Des amis me conseillent d’aller voir un psy. Non pas qu’ils me pensent fou. Mais tout simplement parce qu’à ma place, ils seraient sans doute moins frais, ou, ou moins frais moins souvent. S’en tirer avec quatre enfants et leur mère partie dans des conditions si moches, ça fait peur. Mes amis pensent aussi qu’il vaut mieux que j’aille discuter avec un type que l’on paye, soit parce qu’ils en ont marre de ce que je raconte, soit qu’ils ne savent plus quoi dire et moi non plus. Le cloud pourrait peut-être m’aider. Après tout, Amazon.com me conseille bien mieux que mon libraire grâce à des traitements croisés me présentant gentiment ce que les gens qui aiment les mêmes choses que moi ont acheté récemment. Mon libraire fait d’ailleurs de même, à chaque fois qu’il vend un bouquin, il regarde sur Amazon ce que l’on conseille dans le même genre, des fois que. Je boycotte Amazon depuis, sauf pour acheter des choses inutiles ou pour faire des blagues à des gens méchants.
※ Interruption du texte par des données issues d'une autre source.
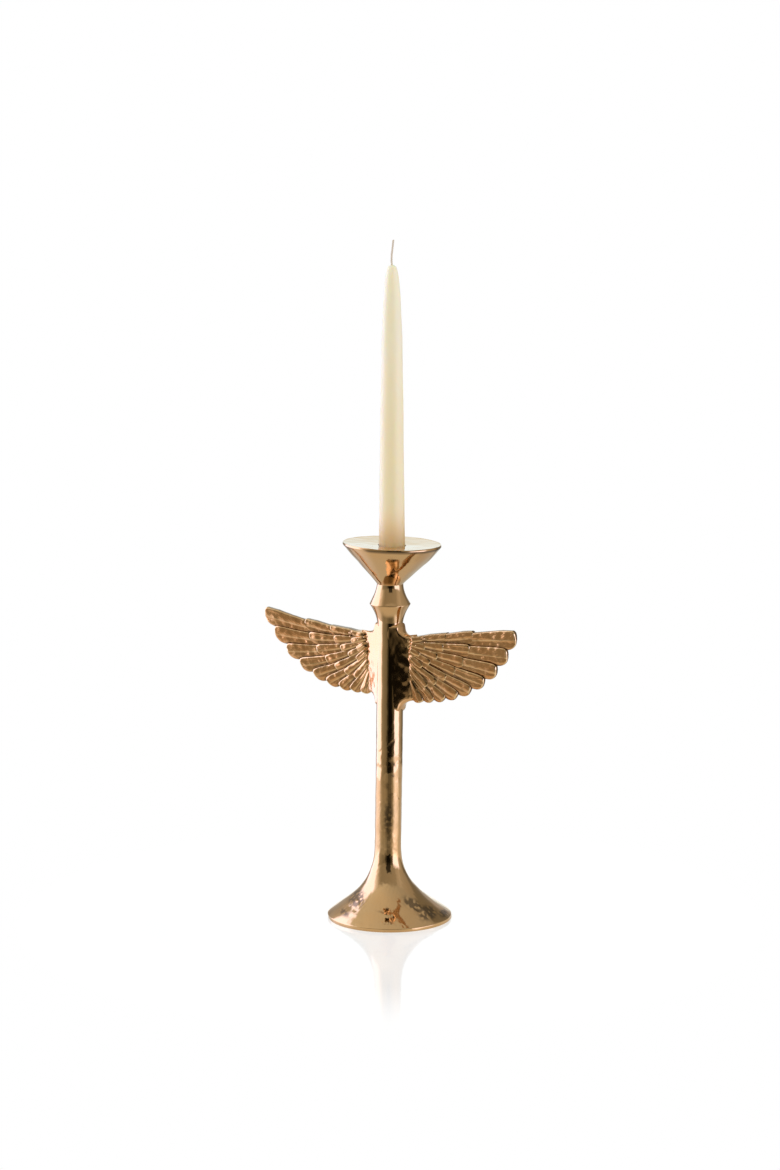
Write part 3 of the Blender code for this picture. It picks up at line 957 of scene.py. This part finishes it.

Le cloud ayant analysé mon profil, mes goûts, mes demandes, mes recherches, mon type de femme, mes achats en ligne et sans doute mon temps passé, le temps d’hier, que peut-il faire pour moi ? Y-a-t’il une programmation quelque part me permettant de devenir autre chose ? De passer sur papier ? Ah tiens, cloud : je me suis dit que si je passais sur papier, il est peu probable que ma prose atteigne la moitié de ce qu’elle atteint ici en terme de lecteurs. Est-ce possible ?
Et si Shakespeare ou Roland Barthes avait eu accès au cloud, que se serait-il passé ?
Je n’en sais rien. Je ne sais pas si le cloud sait mieux que moi ce que je ne sais pas sur moi-même. Suis-je même une fiction ? Que reste-t-il de nos amours ?
Je ne sais rien de moi.
Que l’on m’aide !
Mais papa, le cloud, c’est juste pour stocker des fichiers à distance ! Tu dis n’importe quoi ! C’est pas pour t’espionner !
Ah petit, comme tu es naïf. Comme tu es jeune. Rien n’est gratuit. Il faudra qu’on paye. De nos vies au besoin.
De nos vies au besoin.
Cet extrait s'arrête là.